Living yourself out of a corner
While I’m on the short, reflective posts: everyone (especially those who have ever actually painted a floor) is familiar with the concept of painting yourself into a corner. Once you’ve done it, you work out how to paint yourself out of a corner, all the way to the point where you close the door and put a sign on the outside saying something about wet paint.
I have never had to live with a long-term, very long distance academic commute before. My home, dog, children, and wife are all over 8,000 kilometres away (Siri, how far is it between Chittagong, Bangladesh and Aberdeen, Scotland?). That translates to a full day or more of travel. I haven’t seen them for 114 days or so. I am going home tomorrow. It’s only a bit over three weeks, but -2° and pitch black at 3:00 doesn’t sound so bad.

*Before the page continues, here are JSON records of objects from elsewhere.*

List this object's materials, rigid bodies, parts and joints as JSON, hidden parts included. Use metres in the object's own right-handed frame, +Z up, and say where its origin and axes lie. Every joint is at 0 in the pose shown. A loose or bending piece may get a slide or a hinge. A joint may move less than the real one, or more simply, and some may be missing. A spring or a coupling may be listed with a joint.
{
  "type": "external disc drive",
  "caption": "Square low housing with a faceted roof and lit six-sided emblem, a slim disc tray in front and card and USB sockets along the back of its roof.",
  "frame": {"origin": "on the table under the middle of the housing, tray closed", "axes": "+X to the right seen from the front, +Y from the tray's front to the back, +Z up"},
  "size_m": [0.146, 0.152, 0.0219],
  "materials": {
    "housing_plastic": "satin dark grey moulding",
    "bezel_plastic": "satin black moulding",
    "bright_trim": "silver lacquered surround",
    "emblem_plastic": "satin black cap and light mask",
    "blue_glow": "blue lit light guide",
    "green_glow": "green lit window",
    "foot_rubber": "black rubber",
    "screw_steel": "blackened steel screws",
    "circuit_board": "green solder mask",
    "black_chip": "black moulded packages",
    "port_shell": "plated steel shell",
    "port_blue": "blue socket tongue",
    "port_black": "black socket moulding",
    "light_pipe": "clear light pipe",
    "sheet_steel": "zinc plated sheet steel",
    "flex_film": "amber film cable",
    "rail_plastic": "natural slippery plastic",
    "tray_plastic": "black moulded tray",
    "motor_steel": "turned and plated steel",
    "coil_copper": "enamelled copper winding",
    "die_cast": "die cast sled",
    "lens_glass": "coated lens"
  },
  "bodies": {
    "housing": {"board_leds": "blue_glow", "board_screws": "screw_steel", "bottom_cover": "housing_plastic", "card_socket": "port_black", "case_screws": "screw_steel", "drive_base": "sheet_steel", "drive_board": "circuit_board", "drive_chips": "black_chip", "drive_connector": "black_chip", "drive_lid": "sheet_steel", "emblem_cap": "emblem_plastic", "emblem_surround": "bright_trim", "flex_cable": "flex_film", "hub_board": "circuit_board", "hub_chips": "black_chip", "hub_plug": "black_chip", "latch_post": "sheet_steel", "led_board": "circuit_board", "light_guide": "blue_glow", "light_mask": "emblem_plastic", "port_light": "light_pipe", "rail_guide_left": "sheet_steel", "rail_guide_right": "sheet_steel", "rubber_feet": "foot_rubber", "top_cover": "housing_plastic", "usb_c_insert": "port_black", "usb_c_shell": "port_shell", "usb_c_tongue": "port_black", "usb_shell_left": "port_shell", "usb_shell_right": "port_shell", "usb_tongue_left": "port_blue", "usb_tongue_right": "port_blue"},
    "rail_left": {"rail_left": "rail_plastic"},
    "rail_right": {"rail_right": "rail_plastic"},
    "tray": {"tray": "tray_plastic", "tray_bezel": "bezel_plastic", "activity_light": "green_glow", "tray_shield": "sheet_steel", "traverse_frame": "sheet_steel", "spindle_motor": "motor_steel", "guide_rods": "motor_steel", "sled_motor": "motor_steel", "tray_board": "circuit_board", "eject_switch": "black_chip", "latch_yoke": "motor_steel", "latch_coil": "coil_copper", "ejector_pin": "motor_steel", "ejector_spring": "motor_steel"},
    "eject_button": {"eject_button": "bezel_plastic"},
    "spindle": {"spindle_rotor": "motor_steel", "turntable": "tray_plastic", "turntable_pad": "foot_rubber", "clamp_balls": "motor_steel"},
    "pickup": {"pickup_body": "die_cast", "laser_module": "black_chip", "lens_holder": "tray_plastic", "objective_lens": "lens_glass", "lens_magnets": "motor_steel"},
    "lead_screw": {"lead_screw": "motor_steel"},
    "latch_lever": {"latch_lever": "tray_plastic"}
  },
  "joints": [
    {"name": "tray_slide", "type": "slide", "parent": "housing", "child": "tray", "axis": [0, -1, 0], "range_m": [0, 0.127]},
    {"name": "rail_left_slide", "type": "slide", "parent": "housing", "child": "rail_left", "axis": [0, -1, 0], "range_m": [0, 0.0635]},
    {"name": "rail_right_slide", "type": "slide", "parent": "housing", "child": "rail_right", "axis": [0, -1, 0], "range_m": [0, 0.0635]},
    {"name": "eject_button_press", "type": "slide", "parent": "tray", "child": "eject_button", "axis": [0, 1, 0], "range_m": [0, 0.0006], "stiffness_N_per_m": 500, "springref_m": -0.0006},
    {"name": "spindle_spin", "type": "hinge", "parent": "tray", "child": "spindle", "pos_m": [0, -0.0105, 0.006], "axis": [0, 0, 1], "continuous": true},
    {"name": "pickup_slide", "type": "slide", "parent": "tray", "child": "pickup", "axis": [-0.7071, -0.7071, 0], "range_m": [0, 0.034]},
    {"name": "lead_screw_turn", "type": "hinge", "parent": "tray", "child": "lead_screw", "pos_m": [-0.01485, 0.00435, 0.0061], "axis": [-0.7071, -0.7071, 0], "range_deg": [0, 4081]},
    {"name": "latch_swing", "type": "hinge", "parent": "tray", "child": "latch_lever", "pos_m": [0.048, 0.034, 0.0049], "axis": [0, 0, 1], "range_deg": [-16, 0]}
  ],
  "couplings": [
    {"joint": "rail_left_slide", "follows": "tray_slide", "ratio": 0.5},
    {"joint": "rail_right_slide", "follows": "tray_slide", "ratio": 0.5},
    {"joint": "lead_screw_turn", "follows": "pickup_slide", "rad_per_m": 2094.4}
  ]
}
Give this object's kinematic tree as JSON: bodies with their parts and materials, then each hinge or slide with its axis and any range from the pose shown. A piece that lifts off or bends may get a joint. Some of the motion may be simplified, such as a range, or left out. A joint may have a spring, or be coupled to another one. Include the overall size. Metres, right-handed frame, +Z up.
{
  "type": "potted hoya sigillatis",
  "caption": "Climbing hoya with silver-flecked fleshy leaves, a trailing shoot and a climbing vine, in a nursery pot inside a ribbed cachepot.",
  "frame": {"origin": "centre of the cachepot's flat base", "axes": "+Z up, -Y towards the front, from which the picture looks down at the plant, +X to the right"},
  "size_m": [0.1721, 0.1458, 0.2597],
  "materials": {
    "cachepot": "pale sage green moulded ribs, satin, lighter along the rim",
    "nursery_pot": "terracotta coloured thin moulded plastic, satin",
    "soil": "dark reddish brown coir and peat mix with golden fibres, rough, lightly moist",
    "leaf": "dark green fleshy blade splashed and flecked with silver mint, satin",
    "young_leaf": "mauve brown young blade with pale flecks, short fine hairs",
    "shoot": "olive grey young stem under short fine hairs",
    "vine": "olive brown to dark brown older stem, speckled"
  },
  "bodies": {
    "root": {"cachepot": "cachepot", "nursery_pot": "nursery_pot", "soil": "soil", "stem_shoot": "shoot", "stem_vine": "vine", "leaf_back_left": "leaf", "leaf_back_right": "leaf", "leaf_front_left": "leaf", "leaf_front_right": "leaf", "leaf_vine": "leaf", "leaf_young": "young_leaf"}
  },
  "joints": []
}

So for the past few days I have been running down the food supplies, making sure the plants that need potting up are potted, telling my students very clearly that if they want me to read a rough draft they need to get it to me, well, yesterday. I’ve been buying presents. It’s the running down the food supplies that’s key, though—refusing to buy any fresh fruit, making sure I can drink all the milk. Lunch was three rather old oranges and a slice of toast; dinner was the smaller, remaining bit of a bag of pasta, the chili oil left in the karai, and some geriatric green beans. I had told myself I would get take-away this evening, but after three months of teaching environmental ethics I just couldn’t. There’s a story about Shunryu Suzuki Roshi chasing a discarded cabbage leaf down a stream that always comes to mind when I confront mostly edible veg refugees in the fridge, and I think about the take-away and usually wind up finding some way of rescuing the refugee vegetables and eating them.

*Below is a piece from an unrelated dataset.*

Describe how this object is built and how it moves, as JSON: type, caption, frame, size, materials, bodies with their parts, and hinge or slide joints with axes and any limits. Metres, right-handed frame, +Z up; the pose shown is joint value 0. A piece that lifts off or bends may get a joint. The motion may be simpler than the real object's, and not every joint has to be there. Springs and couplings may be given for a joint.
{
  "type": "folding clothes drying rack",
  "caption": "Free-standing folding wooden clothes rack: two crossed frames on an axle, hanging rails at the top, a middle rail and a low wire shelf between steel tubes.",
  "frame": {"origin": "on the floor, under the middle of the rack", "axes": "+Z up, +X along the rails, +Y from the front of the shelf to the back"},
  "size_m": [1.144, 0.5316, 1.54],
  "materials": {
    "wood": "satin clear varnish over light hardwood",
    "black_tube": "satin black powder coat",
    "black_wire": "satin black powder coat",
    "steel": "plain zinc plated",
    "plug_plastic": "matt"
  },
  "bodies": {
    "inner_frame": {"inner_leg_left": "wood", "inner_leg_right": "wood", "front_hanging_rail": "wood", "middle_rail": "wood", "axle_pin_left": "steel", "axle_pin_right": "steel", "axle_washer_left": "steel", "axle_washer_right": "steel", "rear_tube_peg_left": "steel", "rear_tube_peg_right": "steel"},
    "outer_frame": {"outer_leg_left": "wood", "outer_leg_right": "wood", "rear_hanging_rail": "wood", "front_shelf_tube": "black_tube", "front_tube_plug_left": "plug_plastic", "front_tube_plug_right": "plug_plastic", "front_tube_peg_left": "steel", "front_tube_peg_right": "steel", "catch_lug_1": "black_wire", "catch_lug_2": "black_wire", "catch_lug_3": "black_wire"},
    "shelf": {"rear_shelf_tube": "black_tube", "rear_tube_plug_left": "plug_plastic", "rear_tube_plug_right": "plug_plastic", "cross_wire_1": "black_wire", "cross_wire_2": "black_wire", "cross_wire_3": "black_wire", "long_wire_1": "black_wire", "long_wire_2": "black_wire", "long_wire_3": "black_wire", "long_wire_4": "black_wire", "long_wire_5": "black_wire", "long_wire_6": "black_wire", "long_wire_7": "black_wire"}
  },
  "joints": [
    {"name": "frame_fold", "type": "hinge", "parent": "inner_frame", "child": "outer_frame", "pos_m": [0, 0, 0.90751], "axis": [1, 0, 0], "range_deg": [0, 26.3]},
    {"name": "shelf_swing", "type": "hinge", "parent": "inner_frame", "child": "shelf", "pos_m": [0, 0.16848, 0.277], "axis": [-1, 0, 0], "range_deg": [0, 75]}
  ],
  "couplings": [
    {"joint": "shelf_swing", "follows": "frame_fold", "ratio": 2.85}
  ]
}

By tomorrow morning, when I eat my last bit of toast, I will have lived myself out of this corner. When I return to teach in January I will have to rush to the shops on the first day and get a few things, but I have not thrown away anything I could eat, and there will be no moulding monsters when I return. How many other professors live with this particular species of precarity, this cold videochat connection to their children and their partner, this barely controlled hope at the thought of (just for a bit) going home?